The Qalai Janghi prisoners were foreign Taliban volunteers who surrendered with the Taliban at Kunduz, and had then been separated from their Afghan comrades and brought to General Dostum's fortress. The Northern Alliance had promised amnesty for Afghan Taliban fighters; the foreigners were a problem. The U.S. had made clear during the siege of Kunduz that it would not accept any outcome that allowed Al Qaeda operatives to escape to other countries — they should, Defense Secretary Rumsfeld said bluntly, "either be killed or taken prisoner." Dostum had taken the captives to his fortress, announcing that he would hand them over to the United Nations after processing. Exactly how he planned to do this was unclear, since there is currently no UN security presence in Afghanistan.

Calls for an investigation

If Dostum's intentions were unclear, his security arrangements proved catastrophic. Even before the revolt began, two senior Northern Alliance commanders were killed in the fortress on Saturday night by a hand grenade detonated by a Taliban prisoner. But the conflagration that killed most of the prisoners began on Sunday morning, triggered — according to an emerging consensus among news reports — when prisoners set upon two CIA operatives sent to interrogate them in the hope of weeding out Al Qaeda members. One of these men, Johnny "Mike" Spann, was reportedly beaten to death; the other escaped to a far corner of the prison as a massive firefight broke out between Northern Alliance guards and prisoners who carried concealed weapons, or had disarmed the guards and broken into the fortress's armory.

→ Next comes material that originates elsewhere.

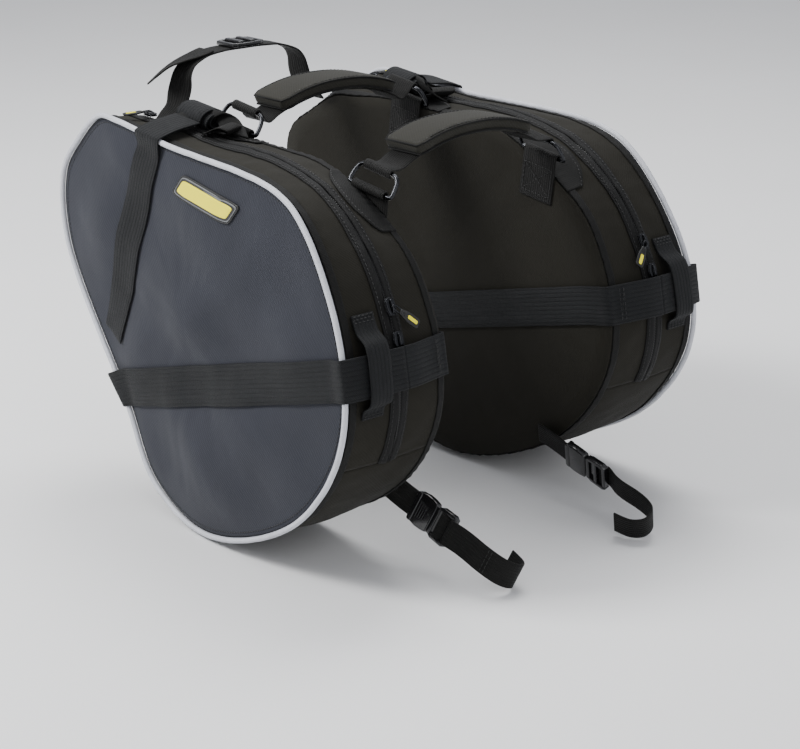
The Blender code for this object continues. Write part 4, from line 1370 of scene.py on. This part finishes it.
# ---- The yoke over the seat ------------------------------------------------------------------
PAD_WIDTH = 0.050
PAD_THICK = 0.011
PAD_REACH = 0.070
PAD_LIFT = WEB_THICK + 0.0006
PAD_STEPS = 44
PAD_TAPER = 0.14
PAD_SECTION = ((-0.97, 0.0), (-0.4, 0.0), (0.4, 0.0), (0.97, 0.0), (0.99, 0.10), (0.99, 0.84),
               (0.965, 0.92), (0.5, 0.96), (0.0, 0.97), (-0.5, 0.96), (-0.965, 0.92),
               (-0.99, 0.84), (-0.99, 0.10))
PAD_SWELL = 0.0016                           # how far the simulated cloth may move
PAD_VOXEL = 0.0028
PAD_PRESSURE = 4.0
PAD_FRAMES = 20
SEAT_REACH = 0.086
SEAT_WEB = 0.036
SEAT_DROP = 0.020
SEAT_LEVEL = {"front": -0.006, "rear": 0.006}


def pad_height(end, y):
    """The level of a pad's underside across the seat."""
    return SEAT_LEVEL[end] - SEAT_DROP * (abs(y) / SEAT_REACH) ** 2.2


def pad_base(end, x, y):
    """A point on the seat strap's underside, and the direction out of the seat there."""
    slope = (pad_height(end, y + 0.001) - pad_height(end, y - 0.001)) / 0.002
    return Vector((x, y, pad_height(end, y))), Vector((0.0, -slope, 1.0)).normalized()


def make_pad(end, x):
    """A padded strap over the seat: cloth swollen by its foam, then its seams and stitches."""
    rings = []
    for k in range(PAD_STEPS + 1):
        y = PAD_REACH * (2.0 * k / PAD_STEPS - 1.0)
        base, up = pad_base(end, x, y)
        base += up * PAD_LIFT
        slim = 1.0 - PAD_TAPER * smooth(0.90, 1.0, abs(y) / PAD_REACH)
        rings.append([base + Vector((a * slim * PAD_WIDTH / 2.0, 0.0, 0.0))
                      + up * (b * PAD_THICK) for a, b in PAD_SECTION])
    points, faces = loft(rings)
    pad = piece(end + "_pad_cloth", points, faces, "pad", None)
    swell(pad)
    weave = pad.data.uv_layers.new(name="weave")
    for loop in pad.data.loops:
        place = pad.data.vertices[loop.vertex_index].co
        weave.data[loop.index].uv = (place.y, place.x + place.z)
    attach(pad, "yoke")
    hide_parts(end + "_seat_pad")
    make_pad_seams(end, x)


def swell(pad):
    """Swells a closed pad with a short cloth simulation, and limits how far it moves."""
    remesh = pad.modifiers.new("remesh", "REMESH")
    remesh.mode = "VOXEL"
    remesh.voxel_size = PAD_VOXEL
    apply_modifiers(pad)
    before = [v.co.copy() for v in pad.data.vertices]
    cloth = pad.modifiers.new("cloth", "CLOTH")
    cloth.settings.use_pressure = True
    cloth.settings.uniform_pressure_force = PAD_PRESSURE
    cloth.settings.effector_weights.gravity = 0.0
    cloth.settings.quality = 4
    scene = bpy.context.scene
    for number in range(1, PAD_FRAMES + 1):
        scene.frame_set(number)
    apply_modifiers(pad)
    scene.frame_set(1)
    for vertex, start in zip(pad.data.vertices, before):
        moved = vertex.co - start
        if moved.length > PAD_SWELL:
            vertex.co = start + moved * (PAD_SWELL / moved.length)
    soft = pad.modifiers.new("soft", "SUBSURF")
    soft.levels = 1
    soft.render_levels = 1
    apply_modifiers(pad)
    for polygon in pad.data.polygons:
        polygon.use_smooth = True


def apply_modifiers(obj):
    """Puts what the modifiers make into the mesh itself."""
    graph = bpy.context.evaluated_depsgraph_get()
    made = bpy.data.meshes.new_from_object(obj.evaluated_get(graph))
    old = obj.data
    name = old.name
    obj.modifiers.clear()
    obj.data = made
    bpy.data.meshes.remove(old)
    made.name = name


def pad_line(end, x, across, rise, inset):
    """A line round the pad's edge at a given height, and the directions out of it."""
    reach = PAD_REACH - inset
    corner = across * (1.0 - PAD_TAPER)
    path, normals = [], []
    for sign in (-1.0, 1.0):
        outline = [(sign * across, y * -sign) for y in spread(-reach * 0.905, reach * 0.905, 46)]
        outline += [(sign * corner, reach * -sign), (0.0, reach * -sign),
                    (-sign * corner, reach * -sign)]
        for share, y in outline:
            base, up = pad_base(end, x, y)
            path.append(base + up * (PAD_LIFT + PAD_THICK * rise)
                        + Vector((share * PAD_WIDTH / 2.0, 0.0, 0.0)))
            normals.append(up)
    return path, normals


def make_pad_seams(end, x):
    """The bound seams along a pad's upper and lower edges, and a row of stitches on top."""
    for tag, rise in (("upper", 0.93), ("lower", 0.09)):
        path, _ = pad_line(end, x, 0.962, rise, 0.0016)
        tube(f"{end}_pad_{tag}_seam", path, 0.0010, "binding", "yoke", slot="pad", closed=True,
             sides=8)
    path, normals = pad_line(end, x, 0.84, 1.015, 0.004)
    stitches(f"{end}_pad_stitches", path + path[:1], normals + normals[:1], "yoke", "pad",
             length=0.0034)


def ring_turn(end, sign):
    """Stations of the webbing's turn round the bow of one side's D-ring."""
    bar, lean = ring_frame(end, sign)
    away = Vector((0.0, -lean.z * sign, abs(lean.y)))
    bow = bar + lean * RING_HEIGHT
    turn = [bow + (lean * math.cos(a) + away * math.sin(a)) * RING_CLEAR
            for a in (0.2, 0.65, 1.1, 1.55, 2.0, 2.45, 2.9)]
    return [flat_station(p, RING_ALONG * (SEAT_WEB / 2.0), (p - bow).normalized()) for p in turn]


def make_seat_webbing(end, x):
    """Webbing under the pad, ending in a turn round the D-ring on each side."""
    steps = 14
    stations = ring_turn(end, 1.0)[::-1]
    for k in range(steps + 1):
        base, up = pad_base(end, x, SEAT_REACH * (2.0 * k / steps - 1.0))
        stations.append(flat_station(base, Vector((SEAT_WEB / 2.0, 0.0, 0.0)), up))
    stations += ring_turn(end, -1.0)
    strap(end + "_yoke_webbing", stations, "fine_webbing", "yoke", node=end + "_seat_webbing",
          samples=4)


# ---- The tail strap --------------------------------------------------------------------------
TAIL_X = -0.232
TAIL_TOP = 0.030
TAIL_RIGHT = [(-0.100, -0.036), (-0.093, -0.029), (-0.084, -0.022), (-0.079, -0.010),
              (-0.076, 0.000), (-0.073, 0.011), (-0.067, 0.019), (-0.056, 0.0245),
              (-0.044, 0.028), (-0.022, 0.0298), (0.0, TAIL_TOP)]
TAIL_SPARE = ((-0.0425, 0.0307, 0.0, 0.0), (-0.050, 0.0290, 0.0, 0.0),
              (-0.060, 0.0258, -0.002, 0.1), (-0.075, 0.0205, -0.007, 0.4),
              (-0.088, 0.0135, -0.012, 0.7), (-0.099, 0.0040, -0.017, 0.8))
FORWARD = Vector((1.0, 0.0, 0.0))


def make_tail_strap():
    """The narrow strap over the tail with a slight twist, and its spare end at one side."""
    route = TAIL_RIGHT + [(-y, z) for y, z in TAIL_RIGHT[-2::-1]]
    stations = []
    for (y, z), way in zip(route, slopes(route)):
        outward = Vector((0.0, -way.y, way.x))
        twist = 0.50 * math.sin(math.pi * smooth(-0.036, 0.024, z)) * (-1.0 if y < 0 else 0.7)
        half = FORWARD * math.cos(twist) + outward * math.sin(twist)
        out = outward * math.cos(twist) - FORWARD * math.sin(twist)
        stations.append(flat_station(Vector((TAIL_X, y, z)), half * (NARROW_WEB / 2.0), out))
    strap("tail_webbing", stations, "fine_webbing", "yoke", node="tail_strap")

    spare = []
    for y, z, back, turn in TAIL_SPARE:
        half = Vector((math.cos(turn), -0.15 * turn, 0.5 * math.sin(turn))).normalized()
        out = Vector((-0.25 * turn, -0.35, 1.0))
        out = (out - half * out.dot(half)).normalized()
        spare.append(flat_station(Vector((TAIL_X + back, y, z)), half * (NARROW_WEB / 2.0), out))
    strap("tail_spare_end", spare, "fine_webbing", "yoke")


def make_tail_buckle():
    """The tail strap's moulded buckle: a curved frame with four bars over the webbing."""
    centre = Vector((TAIL_X, 0.0, TAIL_TOP + WEB_THICK + 0.0006))
    axes = (INBOARD, FORWARD, UP)
    rail = [(-0.0205, 0.0118), (-0.0150, 0.0160), (0.0, 0.0174), (0.0150, 0.0160),
            (0.0205, 0.0118), (0.0170, 0.0105), (0.0, 0.0128), (-0.0170, 0.0105)]
    parts = [slab([(a, sign * b) for a, b in rail], 0.0, 0.0042, centre, axes, "plastic",
                  "tail_buckle", bevel=0.0009) for sign in (-1.0, 1.0)]
    end_bar, middle_bar = (0.0, 0.0042, 0.0045), (0.0010, 0.0058, 0.0060)
    for place, (low, high, wide) in ((-0.0185, end_bar), (-0.0070, middle_bar),
                                     (0.0070, middle_bar), (0.0185, end_bar)):
        parts.append(slab(rounded(wide, 0.0262, 0.0015, 3), low, high, centre + INBOARD * place,
                          axes, "plastic", "tail_buckle", bevel=0.0010, dome=0.0004))
    merged("tail_buckle_frame", parts, node="tail_buckle")


def main():
    for side in SIGNS:
        for make in (make_face, make_gussets, make_back, make_piping, make_zipper,
                     make_girth_strap, make_diagonal_strap, make_strap_bundle, make_keeper,
                     make_label, make_sliders, make_rings, make_anchor):
            make(side)
    for end, x in (("front", RING_X), ("rear", -RING_X)):
        make_pad(end, x)
        make_seat_webbing(end, x)
    make_tail_strap()
    make_tail_buckle()


main()


# ---- Camera, lights and floor ----------------------------------------------------------------
CAMERA_PLACE = (1.5129, -1.3502, 0.4110)
CAMERA_TURN = (71.5, 0.0, 48.0)              # degrees
CAMERA_ANGLE = 21.073
SKY = (0.92, 0.94, 1.0, 1.0)
SKY_STRENGTH = 0.62
LIGHTS = (                                   # place, aim, size in metres, watts
    ("key", (-1.2, -1.9, 1.7), (-0.05, -0.15, -0.18), 0.9, 105.0),
    ("fill", (2.2, -0.6, 0.9), (0.0, -0.1, -0.15), 1.8, 18.0),
    ("top", (-0.6, 0.8, 2.2), (0.0, 0.0, -0.1), 1.4, 55.0))
FLOOR_HALF = 6.0
FLOOR_DROP = 0.002


def make_studio():
    """A camera at the photograph's viewing angle, soft lights and a pale floor."""
    scene = bpy.context.scene
    lens = bpy.data.cameras.new("camera")
    lens.sensor_fit = "HORIZONTAL"
    lens.angle = math.radians(CAMERA_ANGLE)
    camera = bpy.data.objects.new("camera", lens)
    camera.location = CAMERA_PLACE
    camera.rotation_euler = [math.radians(turn) for turn in CAMERA_TURN]
    scene.collection.objects.link(camera)
    scene.camera = camera

    world = bpy.data.worlds.new("studio")
    world.use_nodes = True
    world.node_tree.nodes["Background"].inputs[0].default_value = SKY
    world.node_tree.nodes["Background"].inputs[1].default_value = SKY_STRENGTH
    scene.world = world
    for name, place, aim, size, power in LIGHTS:
        light = bpy.data.lights.new(name, "AREA")
        light.size = size
        light.energy = power
        lamp = bpy.data.objects.new(name, light)
        lamp.location = place
        lamp.rotation_euler = (Vector(aim) - Vector(place)).to_track_quat("-Z", "Y").to_euler()
        scene.collection.objects.link(lamp)

    level = CAD_BOX[0][2] - FLOOR_DROP
    mesh = bpy.data.meshes.new("floor")
    mesh.from_pydata([(x * FLOOR_HALF, y * FLOOR_HALF, level)
                      for x, y in ((-1, -1), (1, -1), (1, 1), (-1, 1))], [], [(0, 1, 2, 3)])
    paint = Shader("floor_paint", 0.8)
    paint.colour(paint.mix(paint.noise(3.0), (0.78, 0.78, 0.78), (0.82, 0.82, 0.82)))
    mesh.materials.append(paint.material)
    floor = bpy.data.objects.new("floor", mesh)
    scene.collection.objects.link(floor)


make_studio()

It took three days of fighting by Northern Alliance soldiers, backed by U.S. special forces and British SAS troops and American warplanes to quell the uprising. A number of Northern Alliance troops were killed, and five Americans were wounded by a stray bomb dropped by a U.S. plane. Western officials say that as ugly as the bloodbath may have been, the Taliban prisoners brought it upon themselves by putting their captors in mortal danger. But the U.N.'s Robinson and the Red Cross want to examine whether the military response to the revolt was "proportionate" to the threat it represented. Such concerns may ring a little in a country whose wars have never been fought according to Geneva Convention rules. They may not be paid much heed in the U.S., either, where the major media focus has been on "Mike" Spann as a heroic first American combat casualty in the war against the perpetrators of the September 11 atrocity. But the British media and important sections of London's political establishment are saying that the "Afghan way of war" notwithstanding, the role of British and U.S. soldiers at Qalai Janghi demands an inquiry into whether the suppression of the revolt conformed with the rules those countries set for their own armed forces. Naysayers will simply point out that those rules don't really offer guidelines for responding to a mass kamikaze situation.

A Northern Alliance spokesman said Thursday that his organization would allow Amnesty International to conduct an investigation, maintaining that prisoners were victim of their own extremism. But Amnesty responded that while it would be happy to send an observer, the responsibility for convening such an inquiry lay with the Northern Alliance, the U.S. and Britain. Which may mean it's unlikely to happen any time soon — because there's certainly not likely to be much pressure either in Washington or Kabul to account for the deaths of some 400 foreigners willing to fight to the death for Osama bin Laden's jihad.